After graduating from high school, our client went to work at Bethlehem Steel as an apprentice bricklayer. He worked alongside laborers who applied, removed and maintained asbestos materials. In 1966, he joined the United States Navy.  After his honorable discharge in 1970, he returned to work at the plant for another two years during which he worked in the mold yards. Then he left the steel plant to work other jobs and attend college.

After a courageous battle with mesothelioma, our client passed away in October 2013. He was married to his wife for over forty years and had one child.

Before he died, our client gave a vivid account of his work at the steel plant in the #3 Open Hearth Mold Yard where he was exposed to asbestos-containing hot tops. As explained below, hot tops were an integral part of the steel-making process.

Throughout the 1950s, 1960s and 1970s, two open hearths were operational at Bethlehem Steel.  The open hearths melted molten pig iron, produced in the blast furnaces, together with scrap steel. This refined molten steel was then tapped into enormous ladles.  Mold men would pour the molten steel from these ladles into ingot molds in the mold yard.  Once cooled, the steel ingots were stripped from the molds, sent to the soaking pits to be reheated to a uniform temperature, and finally sent to various mills for finishing.

In order to produce a higher yield of usable steel, mold men would place metal hot top castings on top of the ingot molds.  In order to protect the hot top casting from the molten steel, which reached temperatures over 2800° Fahrenheit, asbestos-containing refractory materials were used as a barrier between the molten steel and metal hot top casting.  This was called a hot top system.

The older system of hot tops required workers to install fire brick inside of the hot top casting and cover it with a ¼” to ½” layer of asbestos-containing mortar (or cement).  Workers mixed the mortar with water, which exposed them to dangerous levels of asbestos dust.  From 1949 through 1973, more than 90 million pounds of asbestos-containing mortar were used in the open hearths.

In the mid 1960s, a newer system of hot tops was developed, utilizing pre-formed asbestos-containing boards, liners and rings.  The rings protected the bottom of the hot top from the molten steel, while the boards and liners replaced the brick and mortar inside of the hot top castings.
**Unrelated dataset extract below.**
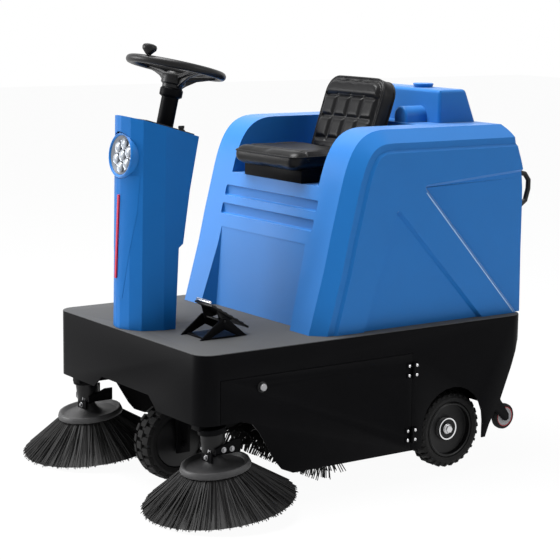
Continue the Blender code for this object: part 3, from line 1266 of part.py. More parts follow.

From 1967 through 1979, hundreds of thousands of asbestos-containing rings, liners and boards were used at Bethlehem Steel.

Regardless of the system, an asbestos-containing hot top cover was used to cover the molten steel in order to retain the heat within the ingot.  From 1957 through 1972, more than 2 million asbestos-containing hot top covers were used at Bethlehem Steel.

After the molten steel was poured and cooled, cranes stripped the hot top from the ingot.  The stripping process created clouds of asbestos dust, endangering all those who worked in the open hearths.

Before the process could be repeated, the mold men used scrapers to remove any remaining asbestos-containing refractory materials from the metal hot top castings.  As dust and debris accumulated, air hoses were used to clean off the platforms within the open hearths, where this work occurred.  On a weekly basis, bulldozers would come through and push all of the asbestos-containing dust and debris out of the open hearths for disposal.  The cleaning of the hot tops, air hosing, and bulldozing exposed laborers who worked within the open hearths to massive quantities of breathable asbestos fibers.

Additionally, workers, like our client were exposed to asbestos-containing insulation materials that were installed and removed from pipes and equipment located throughout the open hearths.

This case is important to other men and women who worked at Bethlehem Steel because it describes, in great detail, a process involving overwhelming exposure to asbestos.